Gravity at the centre of the earth

In response to a question that I have received at LP, I have decided to put a justification up for why gravity, will decrease as you move towards the centre of the earth. As usual in a physics problem we will make a couple of assumptions to get the answer, but I don’t think they are terribly bad ones. If someone wants a mathematical derivation of this they should read the Wikipedia entry on the Shell Theorem, particular the section on a solid sphere.

First I want to clear up a couple of confusions. Newtonian gravity is governed by an inverse square law. The magnitude of the force of gravity being equal to g = GM/r^2, where M is the mass of the object we are being attracted to. Now naively you may assume that this means that gravity goes to infinity as you approach the centre of the earth. Well it would if the earth’s Mass was all concentrated in the centre, but its not which is the key point. When we are outside a sphere its acceptable to treat the whole thing as a point mass, but not once we are inside.

Now consider a spherical shell, like a tennis ball. The bellow diagram shows an arrow pointing to an arbitrary point inside that sphere’s cross section, the dashed line is meant to go through the arbitrary point and the centre of the circle (it doesn’t quite because I drew it badly, but just imagine it does). The other two sectors are symmetrical about this dashed centre line.

Now for a circle we would have the length of the two arcs (l and L in the diagram) given by l= r *phi, and L = R* phi. For a sphere if we rotate that arc around to give us a capped section on either side, we get the area_l = r^2 * phi, and area_L = R^2 * phi. Now since this is a thin shell the mass of each of those is just the mass = density * area * thickness. Most importantly the mass is proportional to the area or rather mass_l = k * l^2, mass_L = k*L^2

So when we put those two masses into the Newtonian gravity formula, we get the mass term on the top line proportional to r^2, which cancels with that same term on the bottom line, and we find, miraculously that the strength of gravity from the two different arcs is the same in exactly opposite directions. ie it cancels. So we can work around the circle find each pair of opposite sections will cancel and this works for any point INSIDE this shell.

So if we want to find the effect of gravity we never have to worry about the effect of a shell that we are inside. So as we approach the centre of the earth its only the mass closer to the centre than us that matters.

Now assuming the earth is fairly uniformly dense the mass inside us will be = density * 4 * pi * r^3 /3. So if we put that into our Newtonian gravity formula we get when we are a distance R from the centre:

g = 4* M * density * R^3

    3 * R^2


g = (4/3) * density * R

So as we go towards the centre the force of gravity goes to zero.

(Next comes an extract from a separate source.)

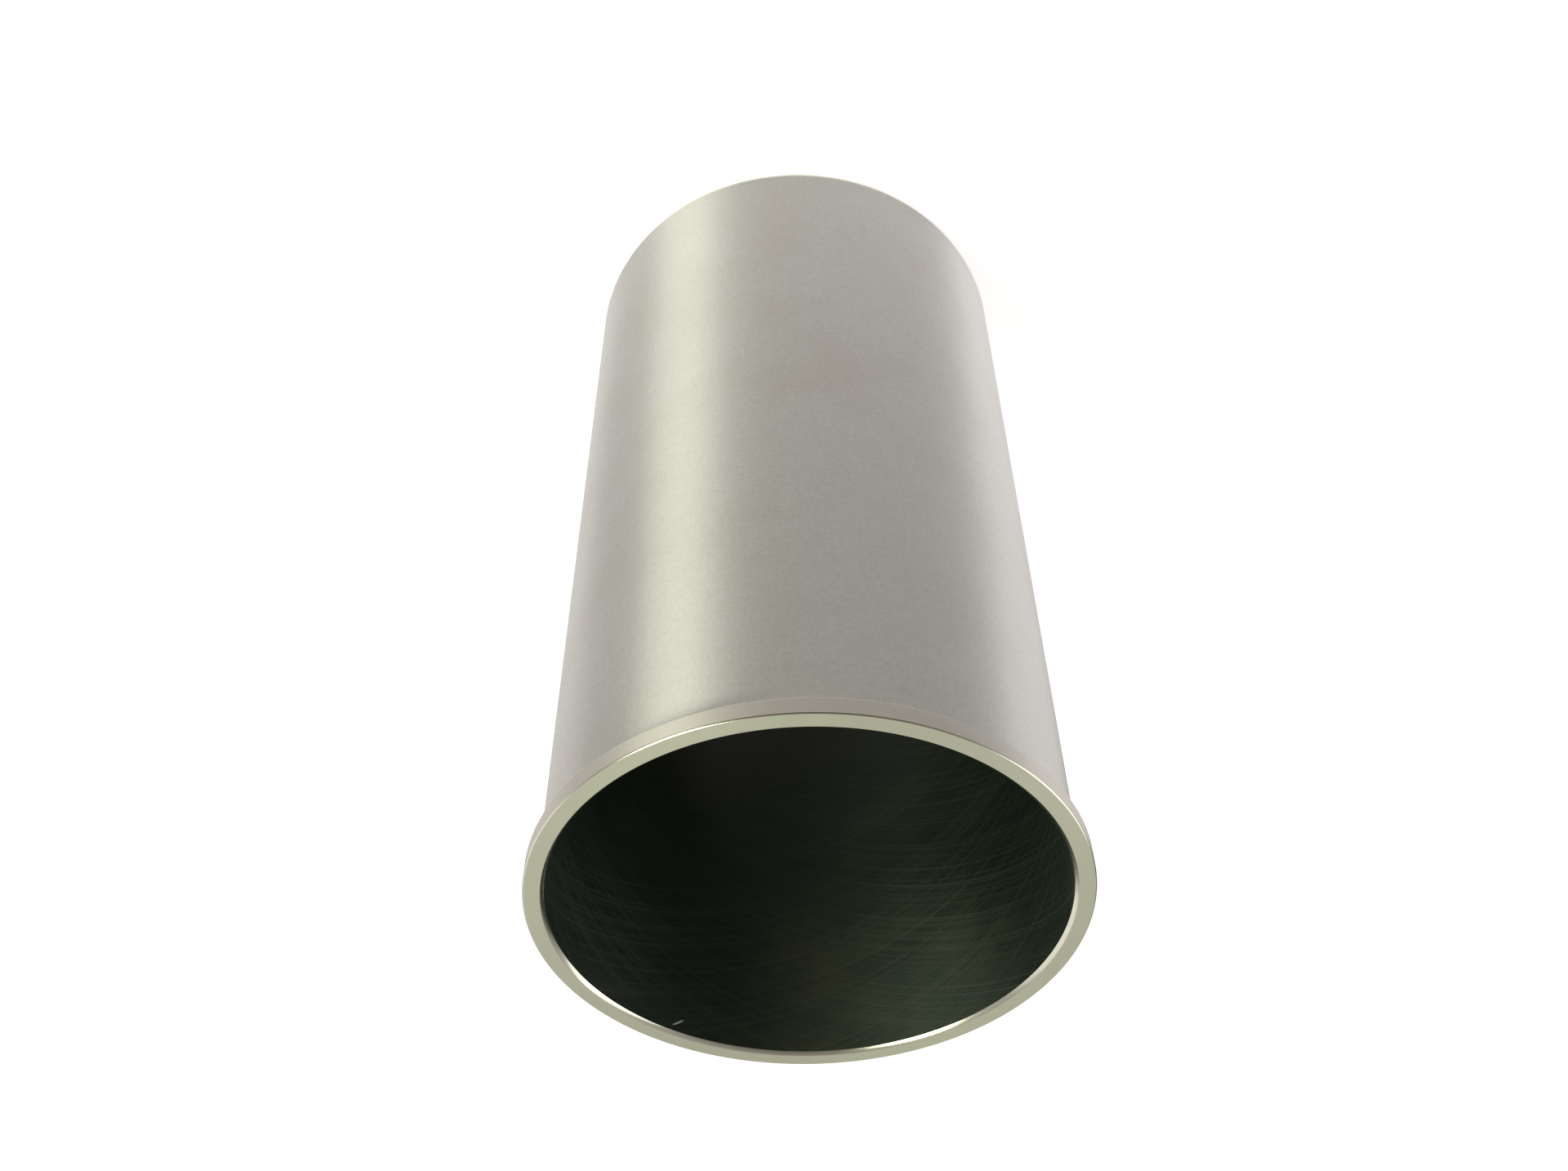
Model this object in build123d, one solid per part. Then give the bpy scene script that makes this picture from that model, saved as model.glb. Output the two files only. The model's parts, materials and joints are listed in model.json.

ps. If anyone knows a good way to render maths in WordPress I’ll clean this up and make it easier to read.


5 Responses to Gravity at the centre of the earth

  1. Sacha says:

    Sorry Steve I don’t know how to make it look good. Maybe a pdf attachment?

    Did people really ask about this? I think I forget how much people don’t know about basic physics.

  2. Steve says:

    Yes they did ask. Check the link. Actually its an old question Rod Clarke asked me years ago. He was using it as a way of identifying himself to me as asking again, but GMB also took some interest.

  3. Steve says:

    I thought about doing it as word equations and trying to save them as images but it is too much trouble.

  4. james says:

    havn’t really used this since mathematica automatically produces mathml web pages.

  5. Rod Clarke says:

    Thanks very much Steve,

    Now I understand it.

  6. tigtog says:

    This brings HSC physics back to me vividly. I’d forgotten about this one entirely (having only done physics for biomechanics since). Ta.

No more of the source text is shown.